Brownells is offering a really cool new product, the PT 3D Target. It is a reactive 3D target without a clear target indicator. This means you need to shoot until you have an effect on the target. It may take one shot and it may take several. One of the issues with training is getting in the habit of shooting a set number of rounds at a time. If you need to shoot a person it is important that you keep shooting until that person stops being a threat. This can be pretty difficult to simulate in training but the PT 3D target looks like it provides that kind of dynamic.

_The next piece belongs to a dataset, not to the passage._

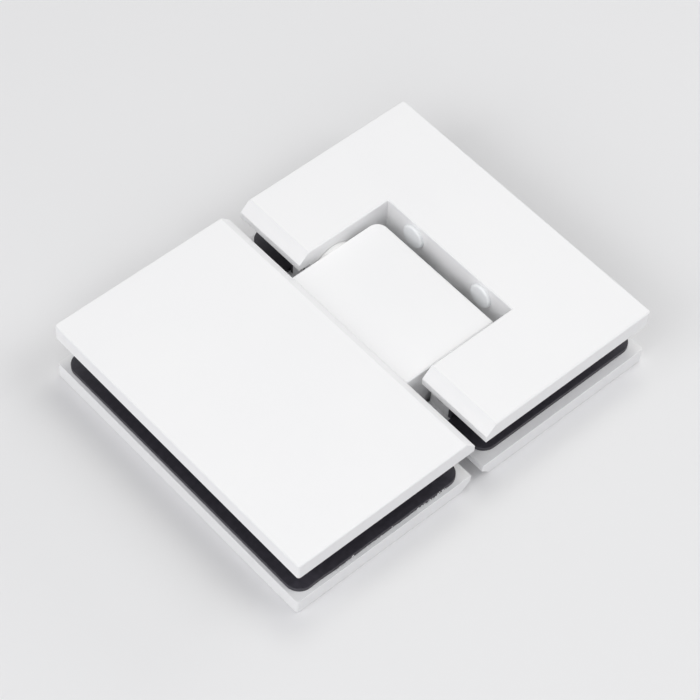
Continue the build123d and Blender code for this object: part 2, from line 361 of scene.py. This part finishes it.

However, the video provided does not show very good training. There is a maxim, “Train how you fight because you’ll fight how you train.” You don’t need to have been in heavy Blackhawk Down style combat to see this is true. You only need to be in a mildly intense or stressful training situation to see that you don’t rise to the occasion but you sink to your level of training. Police officers have died because, just like they did in training, they did their shooting and then promptly reholstered. Now they are taught to take a careful look around and reholster “reluctantly.” I have to say that I feel pretty silly looking around for bad guys and slowly and deliberately reholstering when I know darn well there is no threat. I stopped caring about feeling silly after going through a few scenarios and being real glad I had good habits to fall back on.
There are several training mistakes in that video but I want to focus on just one. If you haven’t yet, watch the video. It’s only a minute or so. You saw that one of the big suggestions was to have the target charge the shooter. This is a very real threat. People, especially crazy people, will charge someone even if they are being shot at. Training for this situation is a VERY good idea. What is NOT a good idea is to train in the response of shuffling backwards directly in line with the threat’s charge. Moving backwards has two problems. First, you can’t see what is behind you. Since you can’t see what is behind you you could trip and fall, back into something, move into a worse place then you are already, etc. Second, moving backwards is much slower than moving forwards. The threat will catch you. So to compensate for these problems we move off axis. Move to one side and let the threat fight his momentum while you fight the threat.
I understand why they did it that way. It was not safe on that range to move off axis and shoot at a charging target. It certainly was not safe to have a group of shooters doing that at once. This does not change the fact that it is bad training. When I say bad training I mean that it is creating training scars that could get the one who practiced it killed. I am not kidding at all when I say that those guys would have been better off sitting in a chair doing nothing than spending all that time moving on axis away from a threat.
When you practice, get in the habit of getting off the point where you start. Take a step to the side (be sure to practice BOTH sides) while you draw and then engage the target. It feels better to get your feet in just the right spot before you shoot but you won’t get that chance in a real life self-defense shooting.